- **What the task asks**: Copy every line, leaving nothing out and adding nothing.

** Begin Entries provided **

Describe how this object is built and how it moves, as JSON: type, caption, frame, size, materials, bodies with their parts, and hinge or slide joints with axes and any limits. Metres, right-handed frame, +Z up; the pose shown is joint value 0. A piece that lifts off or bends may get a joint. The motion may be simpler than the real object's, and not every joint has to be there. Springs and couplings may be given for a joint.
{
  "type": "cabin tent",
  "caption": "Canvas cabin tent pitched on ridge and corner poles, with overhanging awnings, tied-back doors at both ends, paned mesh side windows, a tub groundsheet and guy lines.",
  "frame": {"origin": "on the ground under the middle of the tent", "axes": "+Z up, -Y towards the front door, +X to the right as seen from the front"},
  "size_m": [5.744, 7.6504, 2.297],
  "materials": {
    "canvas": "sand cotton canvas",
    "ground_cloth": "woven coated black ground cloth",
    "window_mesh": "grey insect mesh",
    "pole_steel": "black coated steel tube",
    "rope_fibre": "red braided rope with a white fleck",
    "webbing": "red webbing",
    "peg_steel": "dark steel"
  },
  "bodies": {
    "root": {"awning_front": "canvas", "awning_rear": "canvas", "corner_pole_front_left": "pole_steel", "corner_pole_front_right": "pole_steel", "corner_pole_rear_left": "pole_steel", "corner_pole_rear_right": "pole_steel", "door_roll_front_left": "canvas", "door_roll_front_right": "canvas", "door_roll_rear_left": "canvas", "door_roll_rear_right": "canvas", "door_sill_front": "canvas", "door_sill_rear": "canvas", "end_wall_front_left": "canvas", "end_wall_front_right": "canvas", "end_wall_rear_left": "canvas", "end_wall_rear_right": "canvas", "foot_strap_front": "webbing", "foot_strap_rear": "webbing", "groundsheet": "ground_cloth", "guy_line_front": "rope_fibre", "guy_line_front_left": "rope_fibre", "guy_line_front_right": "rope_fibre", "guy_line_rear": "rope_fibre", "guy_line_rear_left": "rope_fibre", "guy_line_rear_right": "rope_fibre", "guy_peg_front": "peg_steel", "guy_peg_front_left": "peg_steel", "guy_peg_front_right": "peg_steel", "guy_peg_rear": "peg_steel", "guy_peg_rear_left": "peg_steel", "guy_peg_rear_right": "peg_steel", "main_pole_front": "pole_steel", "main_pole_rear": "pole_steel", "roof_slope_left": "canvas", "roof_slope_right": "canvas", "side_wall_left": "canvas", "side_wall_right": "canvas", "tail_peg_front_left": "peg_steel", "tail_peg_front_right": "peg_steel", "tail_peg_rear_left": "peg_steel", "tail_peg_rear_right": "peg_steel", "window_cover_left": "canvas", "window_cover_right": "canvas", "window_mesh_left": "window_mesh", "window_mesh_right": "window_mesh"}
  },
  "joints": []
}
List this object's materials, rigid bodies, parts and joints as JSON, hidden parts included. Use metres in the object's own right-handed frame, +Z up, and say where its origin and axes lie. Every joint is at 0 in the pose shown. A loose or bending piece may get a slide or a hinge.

** End Entries provided **

- **Exercise answer**:
Describe how this object is built and how it moves, as JSON: type, caption, frame, size, materials, bodies with their parts, and hinge or slide joints with axes and any limits. Metres, right-handed frame, +Z up; the pose shown is joint value 0. A piece that lifts off or bends may get a joint. The motion may be simpler than the real object's, and not every joint has to be there. Springs and couplings may be given for a joint.
{
  "type": "cabin tent",
  "caption": "Canvas cabin tent pitched on ridge and corner poles, with overhanging awnings, tied-back doors at both ends, paned mesh side windows, a tub groundsheet and guy lines.",
  "frame": {"origin": "on the ground under the middle of the tent", "axes": "+Z up, -Y towards the front door, +X to the right as seen from the front"},
  "size_m": [5.744, 7.6504, 2.297],
  "materials": {
    "canvas": "sand cotton canvas",
    "ground_cloth": "woven coated black ground cloth",
    "window_mesh": "grey insect mesh",
    "pole_steel": "black coated steel tube",
    "rope_fibre": "red braided rope with a white fleck",
    "webbing": "red webbing",
    "peg_steel": "dark steel"
  },
  "bodies": {
    "root": {"awning_front": "canvas", "awning_rear": "canvas", "corner_pole_front_left": "pole_steel", "corner_pole_front_right": "pole_steel", "corner_pole_rear_left": "pole_steel", "corner_pole_rear_right": "pole_steel", "door_roll_front_left": "canvas", "door_roll_front_right": "canvas", "door_roll_rear_left": "canvas", "door_roll_rear_right": "canvas", "door_sill_front": "canvas", "door_sill_rear": "canvas", "end_wall_front_left": "canvas", "end_wall_front_right": "canvas", "end_wall_rear_left": "canvas", "end_wall_rear_right": "canvas", "foot_strap_front": "webbing", "foot_strap_rear": "webbing", "groundsheet": "ground_cloth", "guy_line_front": "rope_fibre", "guy_line_front_left": "rope_fibre", "guy_line_front_right": "rope_fibre", "guy_line_rear": "rope_fibre", "guy_line_rear_left": "rope_fibre", "guy_line_rear_right": "rope_fibre", "guy_peg_front": "peg_steel", "guy_peg_front_left": "peg_steel", "guy_peg_front_right": "peg_steel", "guy_peg_rear": "peg_steel", "guy_peg_rear_left": "peg_steel", "guy_peg_rear_right": "peg_steel", "main_pole_front": "pole_steel", "main_pole_rear": "pole_steel", "roof_slope_left": "canvas", "roof_slope_right": "canvas", "side_wall_left": "canvas", "side_wall_right": "canvas", "tail_peg_front_left": "peg_steel", "tail_peg_front_right": "peg_steel", "tail_peg_rear_left": "peg_steel", "tail_peg_rear_right": "peg_steel", "window_cover_left": "canvas", "window_cover_right": "canvas", "window_mesh_left": "window_mesh", "window_mesh_right": "window_mesh"}
  },
  "joints": []
}
List this object's materials, rigid bodies, parts and joints as JSON, hidden parts included. Use metres in the object's own right-handed frame, +Z up, and say where its origin and axes lie. Every joint is at 0 in the pose shown. A loose or bending piece may get a slide or a hinge.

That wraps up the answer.